Jefferson’s strength this year comes not just from studs like Seliskar, but from a deep lineup that can get the job done in every event.

“We’ve talked about when we win, we want to win with depth,” Oakley said. “We’ve got some kids that we know are going to have great individual swims, but when it comes down to Lane 8, Lane 6, Lane 4, we’re trying to move those outside lanes up from seventh place to fifth place. That’s where the points come from, and that’s where we’ve had our success so far. We want to win as a team so that we can score our best in later meets.”

Handerhan initially worried that some of his kids wouldn’t get psyched about his team the way they used to, since moving down to lesser competition compounds the problem of high school swimming generally taking a back seat to club swimming. He’s been pleasantly surprised, though, to find that he never really has to push his swimmers to show up to dual meets. They still conduct spirit days every Friday, strengthening a lively bond that has a summer-league feel.

Among those needing no extra push is Seliskar, who relishes the looser vibe he feels at high school meets in between national ones. Seliskar, who will have swum in five of the seven dual meets by season’s end, convinced his dad last year to let him swim in the medley relay, 200 freestyle and 200 IM of a Friday night high school meet even though he had to compete in the Tom Dolan Invitational the next morning.

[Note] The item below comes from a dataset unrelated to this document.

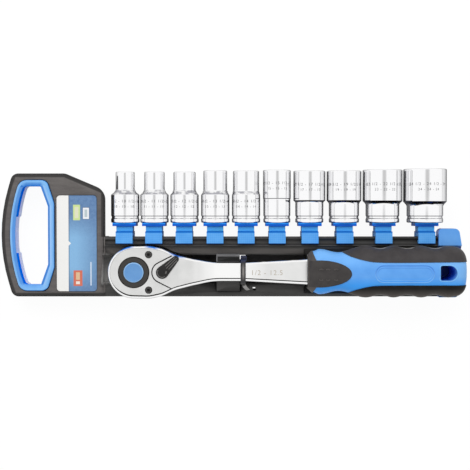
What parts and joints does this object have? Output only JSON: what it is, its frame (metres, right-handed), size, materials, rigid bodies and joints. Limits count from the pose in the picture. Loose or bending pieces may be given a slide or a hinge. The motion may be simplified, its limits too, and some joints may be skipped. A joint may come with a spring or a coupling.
{
  "type": "socket wrench set",
  "caption": "Socket wrench set: a reversible ratchet in a carrying tray with a row of metric sockets on sliding clips.",
  "frame": {"origin": "centre of the set's bounding box on the surface that the tray lies on", "axes": "+X along the tray from its handle to the end cap, +Y up the handle plate towards the sockets' open ends, +Z out of the tray's front"},
  "size_m": [0.3576, 0.0992, 0.045],
  "materials": {
    "black_plastic": "moulded charcoal plastic with a fine grain",
    "blue_ring": "smooth blue plastic",
    "card": "coated card with a printed colour field",
    "blue_cap": "satin blue plastic",
    "blue_clip": "satin blue plastic",
    "tie_plastic": "glossy black strip",
    "chrome": "polished chrome plate",
    "satin_chrome": "satin chrome plate",
    "black_steel": "black oxide steel",
    "tool_steel": "ground steel",
    "spring_steel": "drawn wire",
    "blue_button": "blue plastic button",
    "blue_handle": "hard blue plastic",
    "black_rubber": "soft black grip"
  },
  "bodies": {
    "tray": {"tray": "black_plastic", "grip_ring": "blue_ring", "label_card": "card", "end_cap": "blue_cap"},
    "clip_1": {"clip_1": "blue_clip"},
    "socket_10": {"socket_10": "chrome"},
    "clip_2": {"clip_2": "blue_clip"},
    "socket_11": {"socket_11": "chrome"},
    "clip_3": {"clip_3": "blue_clip"},
    "socket_12": {"socket_12": "chrome"},
    "clip_4": {"clip_4": "blue_clip"},
    "socket_13": {"socket_13": "chrome"},
    "clip_5": {"clip_5": "blue_clip"},
    "socket_14": {"socket_14": "chrome"},
    "clip_6": {"clip_6": "blue_clip"},
    "socket_15": {"socket_15": "chrome"},
    "clip_7": {"clip_7": "blue_clip"},
    "socket_17": {"socket_17": "chrome"},
    "clip_8": {"clip_8": "blue_clip"},
    "socket_19": {"socket_19": "chrome"},
    "clip_9": {"clip_9": "blue_clip"},
    "socket_22": {"socket_22": "chrome"},
    "clip_10": {"clip_10": "blue_clip"},
    "socket_24": {"socket_24": "chrome"},
    "ratchet": {"ratchet_body": "satin_chrome", "cover_plate": "satin_chrome", "cover_screws": "black_steel", "handle_core": "blue_handle", "grip_upper": "black_rubber", "grip_lower": "black_rubber", "thumb_pad": "black_rubber", "tie": "tie_plastic"},
    "lever": {"reverse_lever": "black_steel", "pawl_plunger": "tool_steel", "pawl_spring": "spring_steel"},
    "pawl": {"pawl": "tool_steel"},
    "drive": {"drive_gear": "black_steel", "button_spring": "spring_steel"},
    "button": {"release_button": "blue_button"},
    "ball": {"detent_ball": "tool_steel"}
  },
  "joints": [
    {"name": "clip_1_slide", "type": "slide", "parent": "tray", "child": "clip_1", "axis": [1, 0, 0], "range_m": [-0.0036, 0.0005]},
    {"name": "socket_10_pull", "type": "slide", "parent": "clip_1", "child": "socket_10", "axis": [0, 1, 0], "range_m": [0, 0.05]},
    {"name": "clip_2_slide", "type": "slide", "parent": "tray", "child": "clip_2", "axis": [1, 0, 0], "range_m": [0, 0.0011]},
    {"name": "socket_11_pull", "type": "slide", "parent": "clip_2", "child": "socket_11", "axis": [0, 1, 0], "range_m": [0, 0.05]},
    {"name": "clip_3_slide", "type": "slide", "parent": "tray", "child": "clip_3", "axis": [1, 0, 0], "range_m": [0, 0.0016]},
    {"name": "socket_12_pull", "type": "slide", "parent": "clip_3", "child": "socket_12", "axis": [0, 1, 0], "range_m": [0, 0.05]},
    {"name": "clip_4_slide", "type": "slide", "parent": "tray", "child": "clip_4", "axis": [1, 0, 0], "range_m": [0, 0.0017]},
    {"name": "socket_13_pull", "type": "slide", "parent": "clip_4", "child": "socket_13", "axis": [0, 1, 0], "range_m": [0, 0.05]},
    {"name": "clip_5_slide", "type": "slide", "parent": "tray", "child": "clip_5", "axis": [1, 0, 0], "range_m": [0, 0.0019]},
    {"name": "socket_14_pull", "type": "slide", "parent": "clip_5", "child": "socket_14", "axis": [0, 1, 0], "range_m": [0, 0.05]},
    {"name": "clip_6_slide", "type": "slide", "parent": "tray", "child": "clip_6", "axis": [1, 0, 0], "range_m": [0, 0.0018]},
    {"name": "socket_15_pull", "type": "slide", "parent": "clip_6", "child": "socket_15", "axis": [0, 1, 0], "range_m": [0, 0.05]},
    {"name": "clip_7_slide", "type": "slide", "parent": "tray", "child": "clip_7", "axis": [1, 0, 0], "range_m": [0, 0.0008]},
    {"name": "socket_17_pull", "type": "slide", "parent": "clip_7", "child": "socket_17", "axis": [0, 1, 0], "range_m": [0, 0.05]},
    {"name": "clip_8_slide", "type": "slide", "parent": "tray", "child": "clip_8", "axis": [1, 0, 0], "range_m": [0, 0.0009]},
    {"name": "socket_19_pull", "type": "slide", "parent": "clip_8", "child": "socket_19", "axis": [0, 1, 0], "range_m": [0, 0.05]},
    {"name": "clip_9_slide", "type": "slide", "parent": "tray", "child": "clip_9", "axis": [1, 0, 0], "range_m": [0, 0.0007]},
    {"name": "socket_22_pull", "type": "slide", "parent": "clip_9", "child": "socket_22", "axis": [0, 1, 0], "range_m": [0, 0.05]},
    {"name": "clip_10_slide", "type": "slide", "parent": "tray", "child": "clip_10", "axis": [1, 0, 0], "range_m": [0, 0.0022]},
    {"name": "socket_24_pull", "type": "slide", "parent": "clip_10", "child": "socket_24", "axis": [0, 1, 0], "range_m": [0, 0.05]},
    {"name": "ratchet_lift", "type": "slide", "parent": "tray", "child": "ratchet", "axis": [0, 0, 1], "range_m": [0, 0.06]},
    {"name": "lever_throw", "type": "hinge", "parent": "ratchet", "child": "lever", "pos_m": [-0.0529, -0.0294, 0.042], "axis": [0, 0, 1], "range_deg": [-90, 0]},
    {"name": "pawl_swing", "type": "hinge", "parent": "ratchet", "child": "pawl", "pos_m": [-0.0529, -0.0294, 0.03], "axis": [0, 0, 1], "range_deg": [-7, 0]},
    {"name": "drive_spin", "type": "hinge", "parent": "ratchet", "child": "drive", "pos_m": [-0.0746, -0.0294, 0.03], "axis": [0, 0, 1], "continuous": true},
    {"name": "button_press", "type": "slide", "parent": "drive", "child": "button", "axis": [0, 0, -1], "range_m": [0, 0.003], "stiffness_N_per_m": 400, "springref_m": -0.003, "deforming": ["button_spring"]},
    {"name": "ball_retract", "type": "slide", "parent": "drive", "child": "ball", "axis": [-1, 0, 0], "range_m": [0, 0.0006]}
  ],
  "couplings": [
    {"joint": "pawl_swing", "follows": "lever_throw", "ratio": 0.077778},
    {"joint": "ball_retract", "follows": "button_press", "ratio": 0.2}
  ]
}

“The high school meet, this is an environment that a lot of other kids don’t have,” said Seliskar, who is considering Cal and Stanford among other college programs. “Some of my friends on the national junior team swim competitively year round, but they never have the chance to swim for their school. I think there’s a whole other level of atmosphere when you swim here. You’ve got everyone you see everyday at school watching you. So even if you’re not as physically tapered or shaved down or anything like that, that adrenaline rush is still going to be there no matter what you do.”